▸ **SHORT EXERCISE**: Look in the material below for the line with "for garment_side in" and the line with "APPLIQUE_THICKNESS = 0.7", then set down exactly those two lines and all lines between, nothing more.

▸ **DATA EXCERPT**:
** Start **

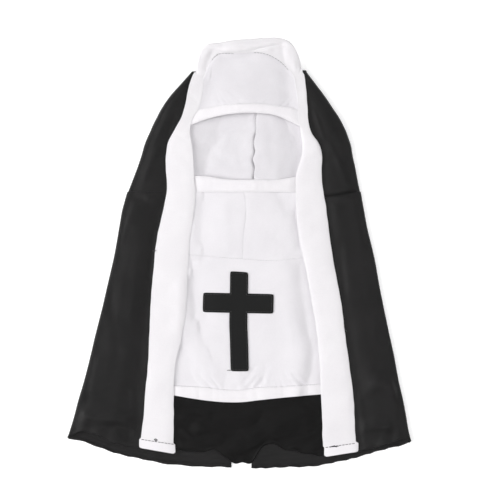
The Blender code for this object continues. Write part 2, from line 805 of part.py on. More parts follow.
def rolled_band_section(inner, outer, crease):
    """The band rolled over the crown: its top, the roll round the outline, and its underside."""
    width = math.hypot(outer[0] - inner[0], outer[1] - inner[1])
    along = ((outer[0] - inner[0]) / width, (outer[1] - inner[1]) / width)
    turn = width - ROLL_RADIUS - DOUBLED_BAND / 2
    section = []
    for column in range(BAND_TOP_COLUMNS):
        share = (0.0, crease / 2, crease, (1 + crease) / 2, 1.0)[column]
        dip = CREASE_DEPTH * ease(crease, *CREASE_STARTS)
        relief = (0.0, 0.0, -dip, ROLL_PUFF, 0.0)[column]
        x = inner[0] + along[0] * turn * share
        y = inner[1] + along[1] * turn * share
        section.append((x, y, band_height(x, y) + relief))
    low = DOUBLED_BAND / 2
    half_height = (section[-1][2] - low) / 2
    for column in range(1, BAND_ROLL_COLUMNS + 1):
        angle = math.pi * column / BAND_ROLL_COLUMNS
        reach = turn + ROLL_RADIUS * math.sin(angle)
        z = low + half_height * (1 + math.cos(angle))
        section.append((inner[0] + along[0] * reach, inner[1] + along[1] * reach, z))
    centre_x, centre_y = CROWN_SEAM_CENTRE
    radius_x, radius_y = (radius + CROWN_SEAM_GAP for radius in CROWN_SEAM_RADII)
    angle = math.atan2((outer[1] - centre_y) / radius_y, (outer[0] - centre_x) / radius_x)
    end = (centre_x + radius_x * math.cos(angle), centre_y + radius_y * math.sin(angle))
    start = section[-1]
    for column in range(1, BAND_UNDER_COLUMNS + 1):
        share = column / BAND_UNDER_COLUMNS
        x = start[0] + (end[0] - start[0]) * share
        y = start[1] + (end[1] - start[1]) * share
        section.append((x, y, low))
    return section


def band_leg(side):
    """The band's sections up one side, from its turned-up end to the crown."""
    columns = BAND_TOP_COLUMNS + BAND_ROLL_COLUMNS + BAND_UNDER_COLUMNS
    sign = SIDE_SIGN[side]
    sections = []
    end_y = SECTIONS["y"][0]
    for y in (end_y - TURNED_END_LENGTH,) + BAND_LEG_Y:
        widening = TURNED_END_WIDENING * (1 - ease(y, BAND_LEG_Y[0] - 1.0, BAND_LEG_Y[1]))
        inner_x = smooth(SECTIONS, "inner_" + side, y) - sign * widening
        outer_x = smooth(SECTIONS, "outer_" + side, y) + sign * widening
        slant = 1 - ease(y, end_y, BAND_LEG_Y[4])
        end_inner = smooth(FRONT_HEM, "y", inner_x, "x") - (end_y - TURNED_END_LENGTH)
        end_outer = smooth(FRONT_HEM, "y", outer_x, "x") - (end_y - TURNED_END_LENGTH)
        inner = (inner_x, y + slant * end_inner)
        outer = (outer_x, y + slant * end_outer)
        sections.append(flat_band_section(inner, outer, columns))
    return sections


def band():
    """The long white strip up one side, round the crown and down the other side."""
    columns = BAND_TOP_COLUMNS + BAND_ROLL_COLUMNS + BAND_UNDER_COLUMNS
    crown = []
    for station in range(len(CROWN["wrap"])):
        inner = (CROWN["inner_x"][station], CROWN["inner_y"][station])
        outer = (CROWN["outer_x"][station], CROWN["outer_y"][station])
        wrap = CROWN["wrap"][station]
        flat = np.array(flat_band_section(inner, outer, columns))
        rolled = np.array(rolled_band_section(inner, outer, CROWN["crease"][station]))
        crown.append(flat + (rolled - flat) * wrap)
    grid = band_leg("left") + crown + band_leg("right")[::-1]
    sheet("band", grid, WHITE_CLOTH, thickness=DOUBLED_BAND)


clear_scene()
garment = bpy.data.collections.new("pet_nun_costume")
bpy.context.scene.collection.children.link(garment)
garment_root = bpy.data.objects.new("pet_nun_costume", None)
garment.objects.link(garment_root)

for garment_side in ("left", "right"):
    veil(garment_side)
    cape(garment_side)
    coif(garment_side)
front_panel()
forehead()
forehead_binding()
chin_binding()
bib()
bib_hem()
cross()
band()
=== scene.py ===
"""The looks of a pet's nun costume laid flat: fine cloth on each solid, seams, stitches and light.

Lengths are in millimetres and are turned into metres when a mesh is made. The tables repeat the
garment's own sections, so each piece of cloth lies on its solid. A pair of numbers such as
UPPER_FOLD_Y says where a change starts and where it is full.
"""
import math

import bpy
import numpy as np
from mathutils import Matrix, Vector


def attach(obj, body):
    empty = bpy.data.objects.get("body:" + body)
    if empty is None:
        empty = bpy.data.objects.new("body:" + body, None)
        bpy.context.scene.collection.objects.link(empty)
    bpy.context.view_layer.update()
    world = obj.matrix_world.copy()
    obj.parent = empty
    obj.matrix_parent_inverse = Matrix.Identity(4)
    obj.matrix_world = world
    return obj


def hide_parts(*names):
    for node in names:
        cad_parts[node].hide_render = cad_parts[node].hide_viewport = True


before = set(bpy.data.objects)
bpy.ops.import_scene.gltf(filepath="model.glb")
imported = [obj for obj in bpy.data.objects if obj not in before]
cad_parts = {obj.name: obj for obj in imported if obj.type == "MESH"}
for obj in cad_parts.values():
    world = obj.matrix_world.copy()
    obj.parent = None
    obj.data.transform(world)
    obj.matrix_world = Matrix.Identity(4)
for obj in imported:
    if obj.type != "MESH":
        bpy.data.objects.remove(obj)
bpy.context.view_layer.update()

MILLIMETRE = 0.001
SIDE_SIGN = {"left": -1.0, "right": 1.0}

# Thickness of the solids' cloth and of the cloth that shows
SOLID_CLOTH = 1.0
BLACK_THICKNESS = 0.7
WHITE_THICKNESS = 0.6
CASING_THICKNESS = 1.5
TUCKED_THICKNESS = 0.6
BAND_THICKNESS = 0.9
BAND_EDGE_THICKNESS = 0.4
APPLIQUE_THICKNESS = 0.7

# The gap in a closed seam, and the step over a seam from one row to the next
CLOSED_SEAM = 0.05
SEAM_STEP = 1.5

# Heights of the middle of each layer above the floor
BACK_LEVEL = BLACK_THICKNESS / 2
INNER_LEVEL = 1.8
FRONT_LEVEL = 3.1

# The front's least height above its level, and how fast it falls from the middle to the sides
LEAST_LOFT = 0.2
LOFT_FALL = 0.8

# How far the pieces in front lie above the front layer or under it
BAND_RAISE = 1.05
BAND_EDGE_RAISE = 0.55
BAND_SWELL = 0.2
SEWN_EDGE_RAISE = 0.1
APPLIQUE_RAISE = 0.95
TUCKED_DROP = 0.6
CASING_OPENS = (-1.0, 7.0)

# Main seam lines across the garment
YOKE_Y = 56.85
CHIN_SEAM_Y = 56.4
RIGHT_YOKE_TILT = 5.3
YOKE_STEP = 0.7
YOKE_STEP_REACH = 7.0
COIF_BACK_Y = -4.0
PANEL_TOP_Y = -8.0
COIF_TOP_Y = 160.0
VEIL_TOP_Y = {"left": 168.2, "right": 169.2}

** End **

▸ **RESULT**:
for garment_side in ("left", "right"):
    veil(garment_side)
    cape(garment_side)
    coif(garment_side)
front_panel()
forehead()
forehead_binding()
chin_binding()
bib()
bib_hem()
cross()
band()
=== scene.py ===
"""The looks of a pet's nun costume laid flat: fine cloth on each solid, seams, stitches and light.

Lengths are in millimetres and are turned into metres when a mesh is made. The tables repeat the
garment's own sections, so each piece of cloth lies on its solid. A pair of numbers such as
UPPER_FOLD_Y says where a change starts and where it is full.
"""
import math

import bpy
import numpy as np
from mathutils import Matrix, Vector


def attach(obj, body):
    empty = bpy.data.objects.get("body:" + body)
    if empty is None:
        empty = bpy.data.objects.new("body:" + body, None)
        bpy.context.scene.collection.objects.link(empty)
    bpy.context.view_layer.update()
    world = obj.matrix_world.copy()
    obj.parent = empty
    obj.matrix_parent_inverse = Matrix.Identity(4)
    obj.matrix_world = world
    return obj


def hide_parts(*names):
    for node in names:
        cad_parts[node].hide_render = cad_parts[node].hide_viewport = True


before = set(bpy.data.objects)
bpy.ops.import_scene.gltf(filepath="model.glb")
imported = [obj for obj in bpy.data.objects if obj not in before]
cad_parts = {obj.name: obj for obj in imported if obj.type == "MESH"}
for obj in cad_parts.values():
    world = obj.matrix_world.copy()
    obj.parent = None
    obj.data.transform(world)
    obj.matrix_world = Matrix.Identity(4)
for obj in imported:
    if obj.type != "MESH":
        bpy.data.objects.remove(obj)
bpy.context.view_layer.update()

MILLIMETRE = 0.001
SIDE_SIGN = {"left": -1.0, "right": 1.0}

# Thickness of the solids' cloth and of the cloth that shows
SOLID_CLOTH = 1.0
BLACK_THICKNESS = 0.7
WHITE_THICKNESS = 0.6
CASING_THICKNESS = 1.5
TUCKED_THICKNESS = 0.6
BAND_THICKNESS = 0.9
BAND_EDGE_THICKNESS = 0.4
APPLIQUE_THICKNESS = 0.7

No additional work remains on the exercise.